• **Written instruction**:
Exactly repeat the lines starting at the one that holds "What bpy script" and ending at the one that holds "STEM_TOP_Z = 150.55". Both end lines count; leave out everything else.

• **Data shown**:
--- BEGIN ---

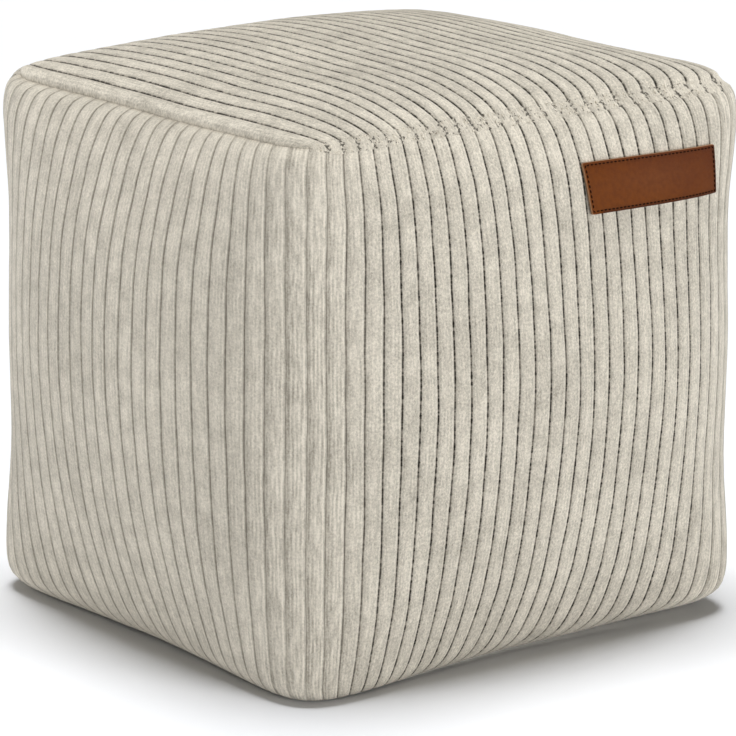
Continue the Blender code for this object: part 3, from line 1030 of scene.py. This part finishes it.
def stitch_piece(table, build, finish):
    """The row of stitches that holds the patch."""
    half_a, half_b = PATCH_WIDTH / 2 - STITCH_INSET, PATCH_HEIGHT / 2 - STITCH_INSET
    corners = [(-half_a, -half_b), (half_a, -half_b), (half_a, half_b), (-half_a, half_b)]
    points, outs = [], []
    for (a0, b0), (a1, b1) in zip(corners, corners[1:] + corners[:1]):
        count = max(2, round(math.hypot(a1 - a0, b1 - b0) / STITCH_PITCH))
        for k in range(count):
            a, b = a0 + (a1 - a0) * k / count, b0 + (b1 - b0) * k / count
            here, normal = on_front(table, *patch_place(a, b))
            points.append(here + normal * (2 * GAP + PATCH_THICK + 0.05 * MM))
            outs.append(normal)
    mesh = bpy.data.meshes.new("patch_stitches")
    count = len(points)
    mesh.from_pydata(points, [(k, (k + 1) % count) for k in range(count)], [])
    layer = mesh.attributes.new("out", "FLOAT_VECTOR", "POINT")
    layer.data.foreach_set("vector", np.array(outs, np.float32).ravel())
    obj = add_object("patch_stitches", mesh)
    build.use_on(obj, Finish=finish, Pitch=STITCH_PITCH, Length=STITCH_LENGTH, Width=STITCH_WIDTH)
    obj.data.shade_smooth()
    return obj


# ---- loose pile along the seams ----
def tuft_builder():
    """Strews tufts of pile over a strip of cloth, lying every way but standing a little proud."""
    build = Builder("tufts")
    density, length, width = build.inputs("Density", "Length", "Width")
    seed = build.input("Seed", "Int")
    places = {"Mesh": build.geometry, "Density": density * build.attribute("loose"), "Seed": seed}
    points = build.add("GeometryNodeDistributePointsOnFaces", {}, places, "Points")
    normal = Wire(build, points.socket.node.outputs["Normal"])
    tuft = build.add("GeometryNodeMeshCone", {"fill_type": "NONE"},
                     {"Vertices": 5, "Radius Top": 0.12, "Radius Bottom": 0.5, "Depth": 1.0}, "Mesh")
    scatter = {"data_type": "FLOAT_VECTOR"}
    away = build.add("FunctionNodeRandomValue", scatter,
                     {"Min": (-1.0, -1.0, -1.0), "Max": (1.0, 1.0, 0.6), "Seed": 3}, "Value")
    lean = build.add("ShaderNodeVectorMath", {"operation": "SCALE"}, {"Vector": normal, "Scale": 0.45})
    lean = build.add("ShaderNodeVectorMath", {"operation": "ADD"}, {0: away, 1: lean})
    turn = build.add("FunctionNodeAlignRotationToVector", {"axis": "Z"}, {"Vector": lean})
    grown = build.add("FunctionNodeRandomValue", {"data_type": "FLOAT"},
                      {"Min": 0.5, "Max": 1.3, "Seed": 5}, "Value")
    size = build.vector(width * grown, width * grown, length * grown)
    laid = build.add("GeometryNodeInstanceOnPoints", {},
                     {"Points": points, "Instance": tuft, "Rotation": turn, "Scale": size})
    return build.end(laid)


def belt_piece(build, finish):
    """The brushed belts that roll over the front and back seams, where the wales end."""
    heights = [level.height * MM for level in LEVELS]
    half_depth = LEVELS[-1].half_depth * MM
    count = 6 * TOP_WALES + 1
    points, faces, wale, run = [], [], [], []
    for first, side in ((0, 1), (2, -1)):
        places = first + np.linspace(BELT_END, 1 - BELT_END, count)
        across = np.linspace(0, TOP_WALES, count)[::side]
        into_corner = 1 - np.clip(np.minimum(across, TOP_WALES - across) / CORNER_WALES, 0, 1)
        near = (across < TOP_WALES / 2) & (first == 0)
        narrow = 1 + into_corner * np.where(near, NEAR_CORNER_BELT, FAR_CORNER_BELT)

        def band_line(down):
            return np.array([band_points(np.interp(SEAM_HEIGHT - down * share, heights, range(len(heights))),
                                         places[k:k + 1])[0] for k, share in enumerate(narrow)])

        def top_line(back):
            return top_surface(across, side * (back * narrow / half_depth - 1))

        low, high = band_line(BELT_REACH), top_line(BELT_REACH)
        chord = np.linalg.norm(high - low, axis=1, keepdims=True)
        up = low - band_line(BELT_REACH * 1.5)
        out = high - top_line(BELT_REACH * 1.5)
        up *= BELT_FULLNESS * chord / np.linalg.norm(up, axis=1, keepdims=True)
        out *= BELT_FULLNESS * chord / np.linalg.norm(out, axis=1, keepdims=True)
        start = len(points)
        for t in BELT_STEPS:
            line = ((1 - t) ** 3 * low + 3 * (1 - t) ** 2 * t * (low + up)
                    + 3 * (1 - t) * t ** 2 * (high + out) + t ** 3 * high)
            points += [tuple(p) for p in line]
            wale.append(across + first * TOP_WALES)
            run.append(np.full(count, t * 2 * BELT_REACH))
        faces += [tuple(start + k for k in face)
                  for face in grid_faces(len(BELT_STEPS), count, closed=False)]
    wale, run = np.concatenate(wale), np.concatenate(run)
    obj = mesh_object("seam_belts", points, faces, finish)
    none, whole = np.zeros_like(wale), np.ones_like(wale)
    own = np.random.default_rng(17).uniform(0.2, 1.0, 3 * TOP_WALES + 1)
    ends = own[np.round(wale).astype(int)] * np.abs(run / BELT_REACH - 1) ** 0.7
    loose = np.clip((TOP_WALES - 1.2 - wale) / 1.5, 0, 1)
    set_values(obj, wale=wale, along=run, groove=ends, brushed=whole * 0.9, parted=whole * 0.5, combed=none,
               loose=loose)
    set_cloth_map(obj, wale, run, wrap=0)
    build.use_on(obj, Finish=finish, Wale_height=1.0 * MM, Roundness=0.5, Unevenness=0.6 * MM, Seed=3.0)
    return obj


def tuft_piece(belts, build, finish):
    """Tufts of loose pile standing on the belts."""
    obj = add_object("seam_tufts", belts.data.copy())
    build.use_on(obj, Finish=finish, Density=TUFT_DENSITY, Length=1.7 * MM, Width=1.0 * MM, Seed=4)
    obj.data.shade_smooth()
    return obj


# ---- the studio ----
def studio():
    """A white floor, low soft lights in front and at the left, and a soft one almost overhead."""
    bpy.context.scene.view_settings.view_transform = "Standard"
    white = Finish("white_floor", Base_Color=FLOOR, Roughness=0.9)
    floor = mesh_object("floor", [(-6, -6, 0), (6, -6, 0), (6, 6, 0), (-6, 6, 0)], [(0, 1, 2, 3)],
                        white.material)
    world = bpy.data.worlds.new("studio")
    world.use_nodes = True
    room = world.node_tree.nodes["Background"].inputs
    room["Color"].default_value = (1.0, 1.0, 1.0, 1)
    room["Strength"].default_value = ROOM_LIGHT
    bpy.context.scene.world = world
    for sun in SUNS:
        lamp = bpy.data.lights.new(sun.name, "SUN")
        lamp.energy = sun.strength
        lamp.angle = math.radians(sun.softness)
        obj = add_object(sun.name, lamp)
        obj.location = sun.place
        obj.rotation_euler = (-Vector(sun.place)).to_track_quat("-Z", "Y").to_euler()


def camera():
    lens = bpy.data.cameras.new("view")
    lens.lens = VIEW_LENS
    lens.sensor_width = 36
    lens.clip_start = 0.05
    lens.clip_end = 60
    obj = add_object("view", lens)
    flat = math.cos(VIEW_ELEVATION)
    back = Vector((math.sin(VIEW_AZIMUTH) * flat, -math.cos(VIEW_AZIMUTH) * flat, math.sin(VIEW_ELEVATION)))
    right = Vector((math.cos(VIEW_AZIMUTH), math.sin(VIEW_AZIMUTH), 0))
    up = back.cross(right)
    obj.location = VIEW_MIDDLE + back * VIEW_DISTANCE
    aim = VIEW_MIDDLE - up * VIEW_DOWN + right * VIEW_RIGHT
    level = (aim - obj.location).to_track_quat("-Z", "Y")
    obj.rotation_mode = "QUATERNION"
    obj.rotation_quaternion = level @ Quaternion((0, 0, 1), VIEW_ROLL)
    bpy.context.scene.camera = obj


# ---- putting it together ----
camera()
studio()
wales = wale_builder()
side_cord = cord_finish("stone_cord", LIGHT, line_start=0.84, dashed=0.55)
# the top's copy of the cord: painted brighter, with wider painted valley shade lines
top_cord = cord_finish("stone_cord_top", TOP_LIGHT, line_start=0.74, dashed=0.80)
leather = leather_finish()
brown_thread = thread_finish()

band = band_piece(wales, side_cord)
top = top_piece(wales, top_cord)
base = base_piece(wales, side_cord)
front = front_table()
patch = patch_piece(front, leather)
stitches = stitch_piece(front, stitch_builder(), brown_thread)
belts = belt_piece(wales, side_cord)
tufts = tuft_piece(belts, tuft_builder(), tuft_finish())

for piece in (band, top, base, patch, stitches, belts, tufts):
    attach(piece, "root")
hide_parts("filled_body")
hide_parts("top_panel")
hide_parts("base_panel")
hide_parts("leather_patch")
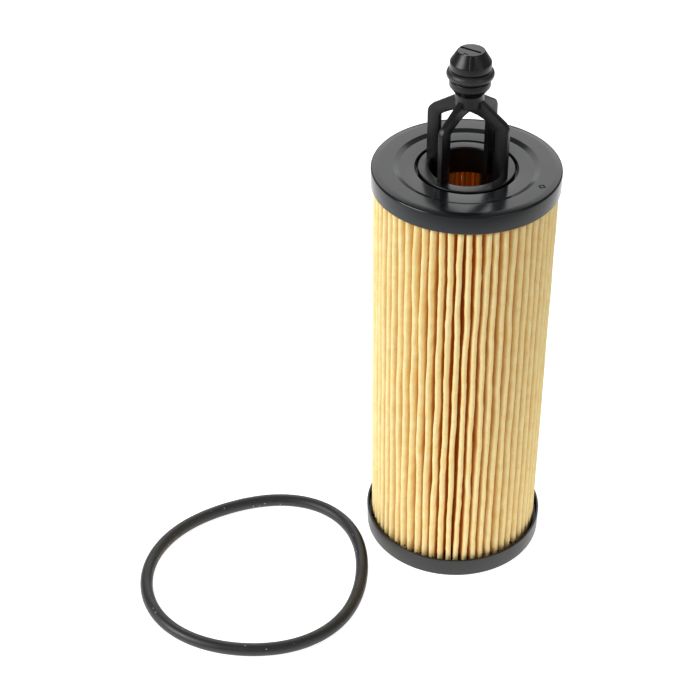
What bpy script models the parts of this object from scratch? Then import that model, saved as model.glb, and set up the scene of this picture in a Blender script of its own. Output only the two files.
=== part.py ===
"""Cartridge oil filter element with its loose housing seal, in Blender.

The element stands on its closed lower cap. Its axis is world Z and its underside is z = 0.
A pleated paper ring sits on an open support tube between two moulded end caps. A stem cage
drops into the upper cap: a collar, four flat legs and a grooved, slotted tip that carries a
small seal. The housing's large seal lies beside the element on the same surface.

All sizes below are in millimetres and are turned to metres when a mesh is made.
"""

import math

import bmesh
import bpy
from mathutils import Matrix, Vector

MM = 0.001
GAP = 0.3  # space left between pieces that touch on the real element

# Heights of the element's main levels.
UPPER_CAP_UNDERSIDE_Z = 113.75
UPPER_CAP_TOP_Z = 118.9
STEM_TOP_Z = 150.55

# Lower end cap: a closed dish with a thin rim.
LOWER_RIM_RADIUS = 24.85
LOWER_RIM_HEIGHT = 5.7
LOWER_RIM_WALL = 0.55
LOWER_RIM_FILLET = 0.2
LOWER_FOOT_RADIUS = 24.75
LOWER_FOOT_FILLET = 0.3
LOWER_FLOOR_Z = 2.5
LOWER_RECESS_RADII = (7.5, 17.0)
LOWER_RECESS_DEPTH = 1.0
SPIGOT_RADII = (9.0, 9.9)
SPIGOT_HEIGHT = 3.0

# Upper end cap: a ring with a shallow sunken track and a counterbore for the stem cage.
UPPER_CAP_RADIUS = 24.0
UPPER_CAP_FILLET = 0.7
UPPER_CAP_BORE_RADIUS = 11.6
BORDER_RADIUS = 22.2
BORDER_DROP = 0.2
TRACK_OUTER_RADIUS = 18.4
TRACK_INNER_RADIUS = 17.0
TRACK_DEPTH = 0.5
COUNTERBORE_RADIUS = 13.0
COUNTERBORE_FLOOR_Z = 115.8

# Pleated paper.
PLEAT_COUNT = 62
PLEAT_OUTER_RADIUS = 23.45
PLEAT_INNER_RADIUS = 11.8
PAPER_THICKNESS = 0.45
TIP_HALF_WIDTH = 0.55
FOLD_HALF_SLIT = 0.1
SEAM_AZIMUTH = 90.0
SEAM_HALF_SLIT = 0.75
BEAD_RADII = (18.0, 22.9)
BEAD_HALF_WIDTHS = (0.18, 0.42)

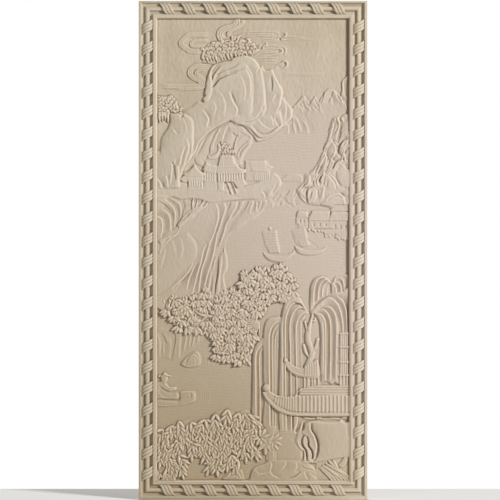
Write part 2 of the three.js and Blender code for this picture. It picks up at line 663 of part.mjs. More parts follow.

--- END ---

• **Solution for this task**:
What bpy script models the parts of this object from scratch? Then import that model, saved as model.glb, and set up the scene of this picture in a Blender script of its own. Output only the two files.
=== part.py ===
"""Cartridge oil filter element with its loose housing seal, in Blender.

The element stands on its closed lower cap. Its axis is world Z and its underside is z = 0.
A pleated paper ring sits on an open support tube between two moulded end caps. A stem cage
drops into the upper cap: a collar, four flat legs and a grooved, slotted tip that carries a
small seal. The housing's large seal lies beside the element on the same surface.

All sizes below are in millimetres and are turned to metres when a mesh is made.
"""

import math

import bmesh
import bpy
from mathutils import Matrix, Vector

MM = 0.001
GAP = 0.3  # space left between pieces that touch on the real element

# Heights of the element's main levels.
UPPER_CAP_UNDERSIDE_Z = 113.75
UPPER_CAP_TOP_Z = 118.9
STEM_TOP_Z = 150.55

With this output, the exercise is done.